I also want to be clear about another thing: Wells Fargo is a better bank today than it was a year ago. And next year, Wells Fargo will be a better bank than it is today. That is because we have spent the past year determined to earn back the public’s trust. Since I became CEO eleven months ago, my team and I have been focused on the three tasks you have invited me to discuss today.
First, in response to the sales practices problems announced in 2016, we are transforming our Community Bank. Our retail bank has strong new leadership, more effective organization, and incentives that reward our team members for doing what is right for the customer.
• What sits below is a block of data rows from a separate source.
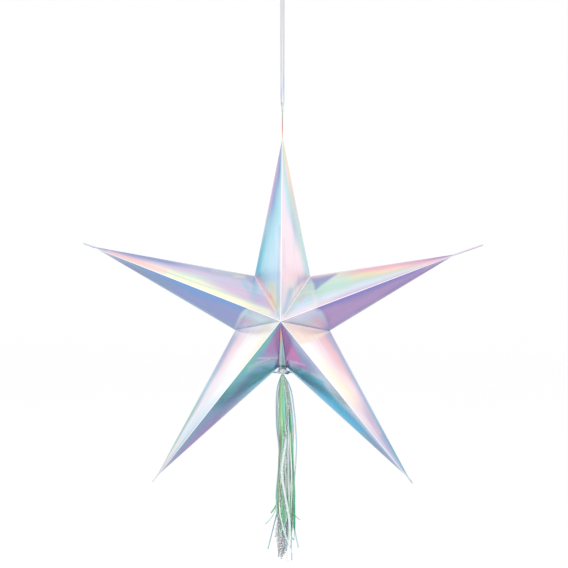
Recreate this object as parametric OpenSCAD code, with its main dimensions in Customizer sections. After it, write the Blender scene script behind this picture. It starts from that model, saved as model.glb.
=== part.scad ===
// Hanging five-point star of folded film card, with a ribbon to hang it and a film tassel.
// Frame: +Z up, the front faces -Y, and the origin is the middle of the loop that takes the hook.

/* [Star] */
// Centre of the star to the end of a tip tab
tip_radius = 316; // [200:1:450]
// Centre of the star to a notch between two arms
notch_radius = 75; // [55:1:110]
// Centre of the star to the peak in the middle of its front
half_depth = 75; // [45:1:110]
// How far above level the two side arms point
side_arm_rise = 19.5; // [17:0.5:21]
// How far below level the two lower arms point
lower_arm_fall = 52.5; // [51:0.5:55]
// How far below level the notches under the side arms lie
side_notch_fall = 19; // [17:0.5:20]
// How much longer than the other arms the two lower arms are
lower_arm_extra = 7; // [0:0.5:12]
// How much nearer to the centre the notches beside the top arm are
upper_notch_inset = 4; // [0:0.5:6]
// How much of a half arm's width is bent round at the notch
notch_bend = 0.03; // [0.02:0.01:0.1]
// How much of a half arm's width is bent round half way along the arm
arm_bend = 0.42; // [0.2:0.01:0.6]

/* [Card] */
// Thickness of the film card
card_t = 0.4; // [0.3:0.1:1]
// Thickness of a tip tab, which is two cards and the glue between them
tab_t = 1.2; // [1:0.1:2]
// Depth of a tip tab, front to back
tab_depth = 14; // [12:1:24]
// Length of the flat tab on the top arm
top_tab_len = 54; // [40:1:80]
// Length of the flat tab on the right arm
right_tab_len = 46; // [10:1:80]
// Length of the flat tab on the two lower arms
lower_tab_len = 12; // [10:1:80]
// Length of the flat tab on the left arm
left_tab_len = 18; // [10:1:80]
// Radius of the hole punched in the top tab
tab_hole_r = 3; // [2.6:0.1:4]
// Upper end of the top tab to the top of its hole
tab_hole_margin = 13; // [6:0.5:20]

/* [Closing flap] */
// Width of the flap over the open seam, at the notch
flap_w = 13; // [6:0.5:18]
// Thickness of the flap
flap_t = 0.4; // [0.3:0.1:0.6]
// Room between the flap's edge and the arm beside it
flap_gap = 0.3; // [0.2:0.05:0.6]

/* [Ribbon] */
// Diameter of one strand of the gathered film ribbon
ribbon_d = 2; // [1.6:0.1:2.4]
// Room between each strand and the side of the tab it hangs through
strand_gap = 0.2; // [0.1:0.05:0.8]
// Underside of the knot to the turn through the tab's hole
ribbon_drop = 178; // [100:1:400]
// Room between the ribbon and the knot above it
ribbon_gap = 0.3; // [0.2:0.05:0.6]

/* [Hanging loop] */
// Inside radius of the loop that takes the hook
loop_r = 9; // [5:0.5:20]
// Width of the loop's strip
loop_w = 2.8; // [2:0.1:6]
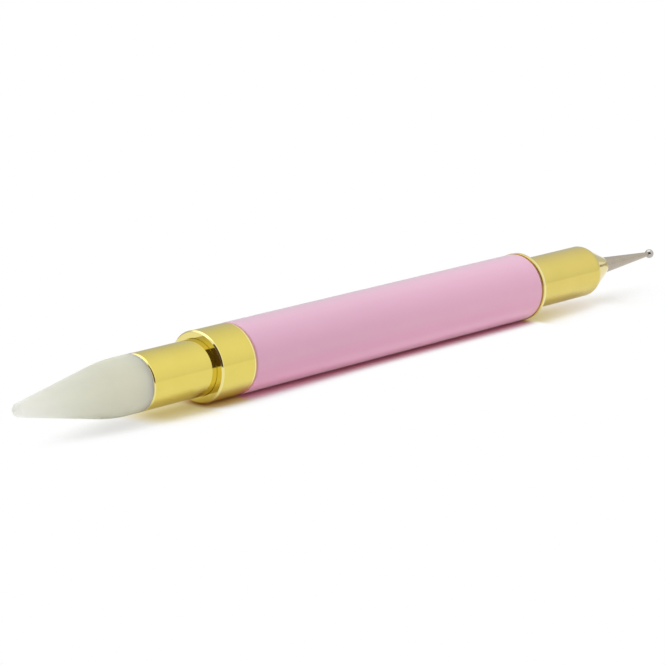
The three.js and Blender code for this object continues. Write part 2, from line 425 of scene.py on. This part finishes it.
collar_face = ends("wax_collar")[0]
ring_face = ends("end_ring")[1]
mouth = ends("wax_ferrule")[0]
cone_nose = ends("stylus_ferrule")[1]
# Painted highlight: a pale cream laid on rims, bevels, the ferrule mouth and the cone's nose.
painted_highlight = paint(255, 249, 205)
# The groove behind each head is painted brown: partly old lacquer and glue, partly painted shade.
old_lacquer_and_shade = paint(206, 158, 130)
wax_end_gold = gold_plate("wax_end_gold", paint(230, 213, 113), paint(222, 203, 99), [
    (mouth - 0.1, mouth + 0.25, 3.7, 5.0, painted_highlight, 0.3, 0),
    (collar_face - collar_lip - 0.02, collar_face - collar_lip + 0.05, 4.3, 5.1, painted_highlight, 0.25, 0),
    (collar_face - collar_lip - 0.1, collar_face - collar_lip + 0.33, 5.1, 5.5, painted_highlight, 0.35, 0),
    (tube_start - cap_seam - 0.3, tube_start - cap_seam - 0.03, 5.25, 5.5, painted_highlight, 0.4, 0),
    (tube_start - cap_seam - 0.03, tube_start, 4.8, 5.25, old_lacquer_and_shade, 0.9, 0.4),
])
stylus_end_gold = gold_plate("stylus_end_gold", paint(226, 207, 116), paint(217, 197, 104), [
    (ring_face - 0.35, ring_face + end_ring_lip + 0.1, 5.1, 5.6, painted_highlight, 0.5, 0),
    (tube_end, tube_end + cap_seam + 0.03, 4.8, 5.26, old_lacquer_and_shade, 0.9, 0.4),
    (cone_nose - 0.6, cone_nose + 0.1, 1.4, 5.0, painted_highlight, 0.5, 0),
])

for name, node, outward, gold, head_radius, lip, ferrule_radius in (
        ("collar", "wax_collar", -1, wax_end_gold, barrel_radius, collar_lip, wax_ferrule_radius),
        ("barrel_end_ring", "end_ring", 1, stylus_end_gold, end_ring_radius, end_ring_lip,
         stylus_ferrule_radius)):
    face, spigot_end = ends(node) if outward < 0 else ends(node)[::-1]
    front = face + outward * lip
    head_back = tube_start - piece_gap if outward < 0 else tube_end + piece_gap
    seat_radius = ferrule_radius + seat_clearance
    bm = bmesh.new()
    turned(bm, [
        (front, seat_radius, 0.03, 2),
        (face - outward * seat_depth, seat_radius),
        (face - outward * seat_depth, seal_hole, 0.05, 2),
        (face - outward * cap_wall, seal_hole),
        (face - outward * cap_wall, spigot_bore),
        (spigot_end, spigot_bore),
        (spigot_end, spigot_radius, 0.2, 3),
        (head_back, spigot_radius),
        (head_back, barrel_radius - seam_depth),
        (head_back + outward * cap_seam, barrel_radius - seam_depth),
        (head_back + outward * cap_seam, head_radius, 0.06, 3),
        (front - outward * cap_bevel, head_radius, 0.05, 2),
        (front, head_radius - cap_bevel, 0.01, 1),
    ], closed=True, sides=192)
    finish_piece(bm, name, node, "handle", gold)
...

This is a fundamentally different organization from the one that existed in 2016.
Second, we are looking beyond our Community Bank to review our operations across the entire company, including in our indirect auto lending business. That review is still in progress, but it has already identified several ways in which we can improve. I am committed to confronting these problems head-on, and fixing them.
Third, we are working diligently to make things right for every customer who was harmed by any of our practices and, to that end, we will compensate every customer who suffered because Wells Fargo made mistakes. I am pleased to report that these remediation efforts are well underway.